O repórter desloca-se para uma sala mais sofisticada de shopping. Escolhe o Arteplex Frei Caneca, que invariavelmente lota, aos domingos. A sessão das 14 horas está terminando. A funcionária na porta da sala 2 conta os ingressos. “Tem uns 50 aqui.” A sala tem ‘200 e poucos lugares’, portanto, menos de 1/4 da lotação. Mas ela faz a ressalva. “Desde a quinta-feira (28), quando o filme estreou, algumas sessões lotaram, sim.” Paulo e o amigo Alexandre, ambos na faixa dos 30 anos – “Para que quer saber a idade?” –, são frequentadores do Frei Caneca. Estão na fila para ver Carol, de Todd Haynes, que está candidatando Cate Blanchett e Rooney Mara para os prêmios da Academia. Não, eles não vão ver Os Dez Mandamentos. Por quê? “Ah, porque é porcaria, né? Leio a crítica e não vejo ninguém elogiar.”

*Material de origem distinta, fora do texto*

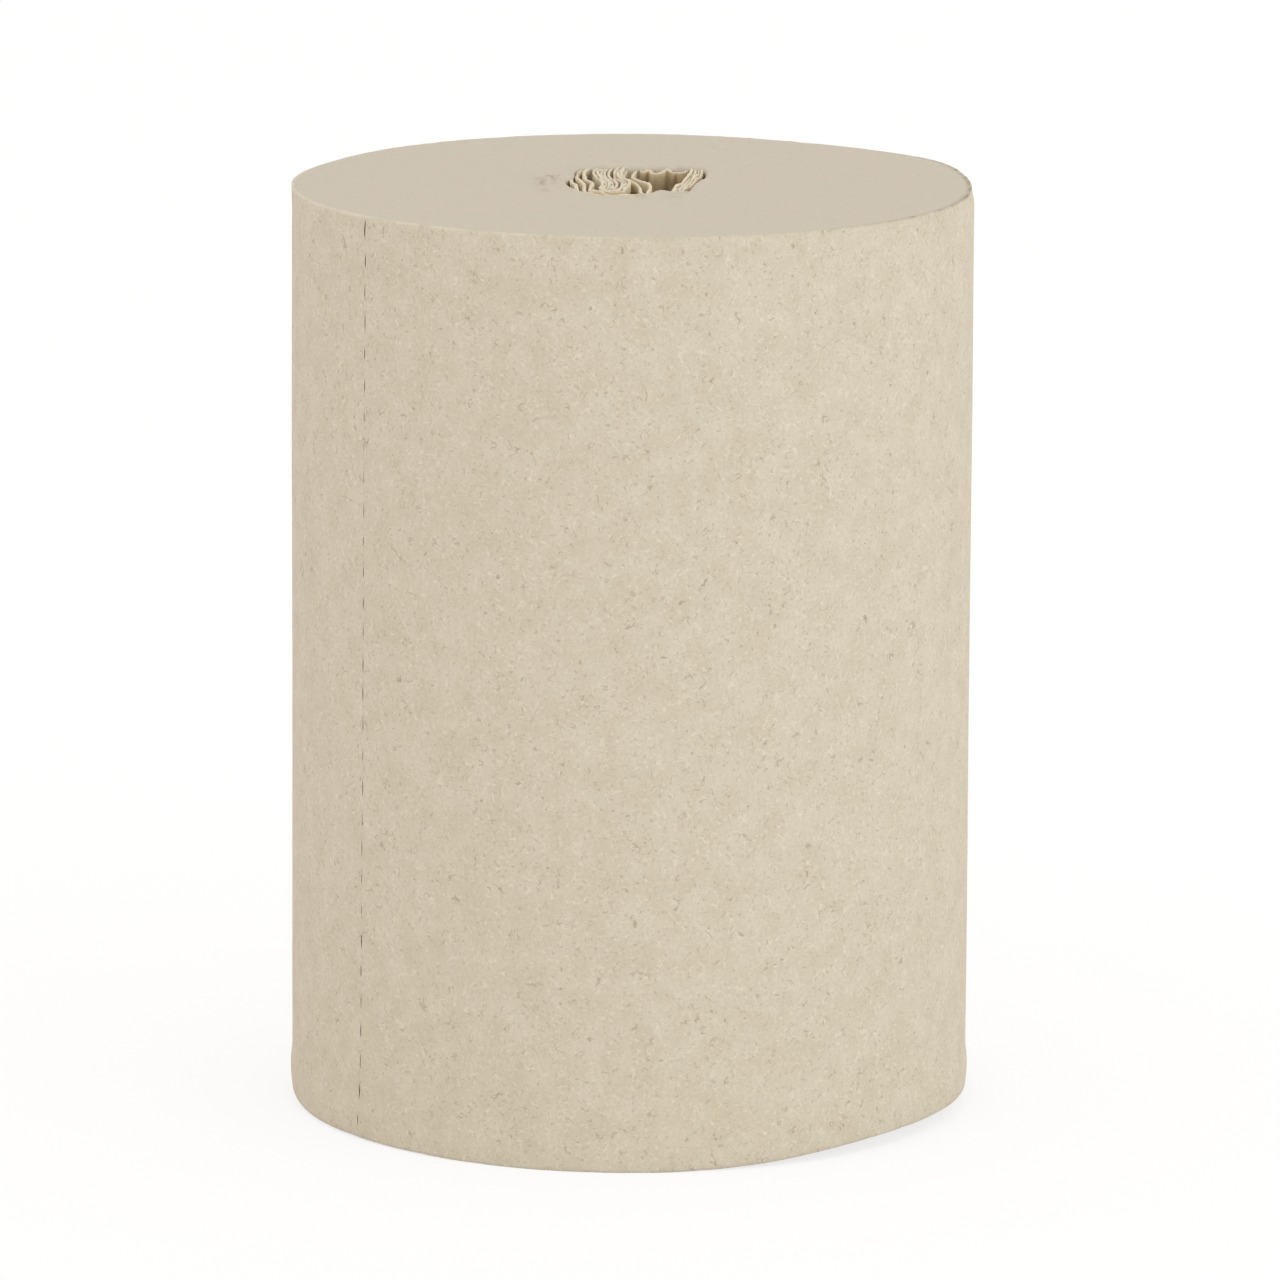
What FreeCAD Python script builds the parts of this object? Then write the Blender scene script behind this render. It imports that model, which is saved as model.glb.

Marcos, presumíveis 70 anos, e sua acompanhante mais jovem, Regina, também são frequentadores do Frei Caneca e estavam saindo da sessão de Os Dez Mandamentos. Compraram seus ingressos – mas nenhum entrevistado pelo repórter comprou antecipadamente, ou pela internet. Marcos e Regina tiveram opiniões divididas. Ele gostou, médio; ela não gostou, nada. “Sou judeu, meu amigo, e me criei na escola aprendendo e discutindo os textos sobre o êxodo do meu povo. Não achei especial, mas os efeitos ficaram decentes na tela grande. Ela (aponta para a acompanhante) não gostou porque viu a novela.”

E Regina – “Ah, não teve novidade nenhuma. Só a mesma coisa da novela e, mesmo assim, muito corrido. Esperava mais. Li que ia ter novidades (alguma antecipação da segunda temporada). Estou decepcionada.” É verdade que a amostra colhida pela reportagem representa pouquíssima gente, mas desde a estreia de Os Dez Mandamentos, o filme tem feito a festa nas redes sociais. Na quinta e sexta, pipocaram comentários ironizando os números superlativos da venda antecipada de ingressos. Surgiram piadas. “Só tinha anjinhos na plateia, por isso a gente não via”, podia-se ler no Facebook. Mas a Paris, distribuidora de blockbusters nacionais – as comédias – e estrangeiros – as séries Jogos Vorazes, Insurgente e Maze Runner –, segue alardeando números bombásticos.

Segundo uma nota da Paris, “com exibição em mais de 1.100 salas, o maior circuito do cinema brasileiro, Os Dez Mandamentos – O Filme chegou a 600 mil ingressos vendidos nas bilheterias somente no dia de estreia” (quinta, 28). “Esse número reflete 70% dos ingressos vendidos em todos os cinemas do País, com média de 550 espectadores por sala – e em uma quinta comum, que não precede feriado, o que representa um resultado impressionante”, ressalta o comunicado. “Para se ter a real dimensão do que representam estes números, em apenas um dia Os Dez Mandamentos fez aproximadamente metade do público do fim de semana inteiro de estreia do filme Tropa de Elite 2, o antigo recordista de público do cinema nacional.” Depois de bater a Globo na TV, com os capítulos da abertura do Mar Vermelho da novela, a Record está levando para os cinemas a disputa com a Globo, cujo braço no cinema, a Globo Filmes, é parceira de Tropa de Elite 2. Os próximos dias serão decisivos para se avaliar a real grandeza do sucesso anunciado, e mais que isso, programado de Os Dez Mandamentos – O Filme.